Em 2020, a minha mãe morreu e não pude voltar à Irlanda para ir ao funeral devido à pandemia. Tive que acompanhá-lo sozinha online. Quando a missa começou ouvi as palavras que eram ditas como se nunca as tivesse ouvido antes na minha vida. Pela primeira vez tive a sensação de que elas se dirigiam diretamente a mim. Nunca tinha me dado conta da beleza da missa e desde esse dia comecei a acompanhá-la diariamente online. Era o único momento em que sentia um pouco de paz. Mas também devia ser honesta comigo mesma. As minhas perguntas continuavam sem resposta. Comecei a pesquisar na internet e a falar com amigos cristãos. Havia algo que me impedia de participar da vida de uma comunidade cristã. O cristianismo que conhecia me parecia imbuído de uma espécie de “positividade tóxica”. Não parecia algo onde as minhas perguntas, dúvidas e lutas pudessem encontrar um lugar. Os cristãos me davam a sensação de ser um clube exclusivo, elitista e arrogante.
Pedi ajuda ao sacerdote da minha cidade natal na Irlanda e ele me recomendou que eu lesse vários textos de Luigi Giussani, os quais ele achava que podiam me ajudar. Entre eles havia um fragmento intitulado Simão, tu me amas? Fiquei tão impactada que quis conhecer tudo o que esse padre italiano dizia. No que ele escrevia havia uma sinceridade profunda e uma grande compaixão pelo humano.
Pouco tempo depois, comecei a me conectar às reuniões de Escola de Comunidade pelo Zoom com pessoas coreanas e japonesas para conhecer melhor seus ensinamentos. Mas o que aprendi foi muito mais.

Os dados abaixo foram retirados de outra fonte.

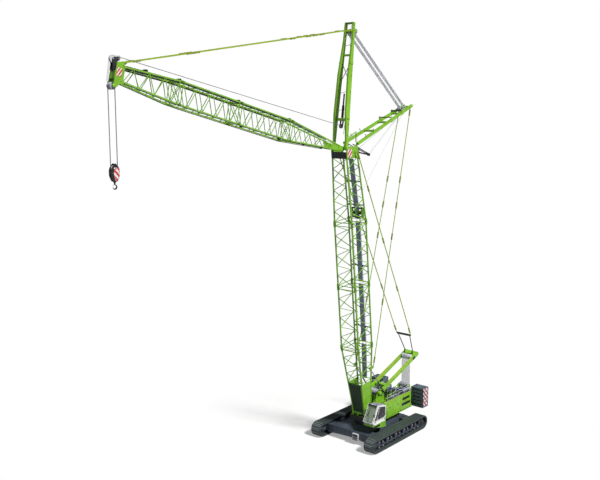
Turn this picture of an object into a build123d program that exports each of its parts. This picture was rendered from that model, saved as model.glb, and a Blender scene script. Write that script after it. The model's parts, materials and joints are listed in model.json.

Eu conheci um grupo de pessoas que compartilha sinceramente as dificuldades da vida e tenta encontrar Deus em suas fadigas e em seus limites. Um lugar onde «todo limite se abre para uma realidade infinita», como um dos meus novos amigos me disse. Em Deixar marcas na história do mundo lemos que «o homem deve se sentir sempre, sincera e humildemente, em busca. […] Quem sofre a ilusão de já ter descoberto tudo, de já não ter nada a buscar, corre o risco de descartar, ao longo do caminho, precisamente os encontros que podem ser mais significativos». Na Escola de Comunidade de Seul encontrei companheiros de vida e de busca sinceros e gentis.
A fé da minha infância desmoronou diante das dificuldades da vida. A minha fé adulta, a que tenho hoje, se apoia no fato de que sou fraca demais para seguir adiante sozinha. Estava acostumada a olhar com desdém para a minha fraqueza, mas agora eu sou grata por ela. Ela me lembra do que eu verdadeiramente necessito. Você não pode encontrar algo que não busca. E você não busca algo seriamente se não o necessita. Comecei a buscar ansiosamente a Deus porque preciso d’Ele. Isso não significa que eu já tenha todas as respostas, mas sim companheiros de Escola de Comunidade que me acompanham nesta jornada.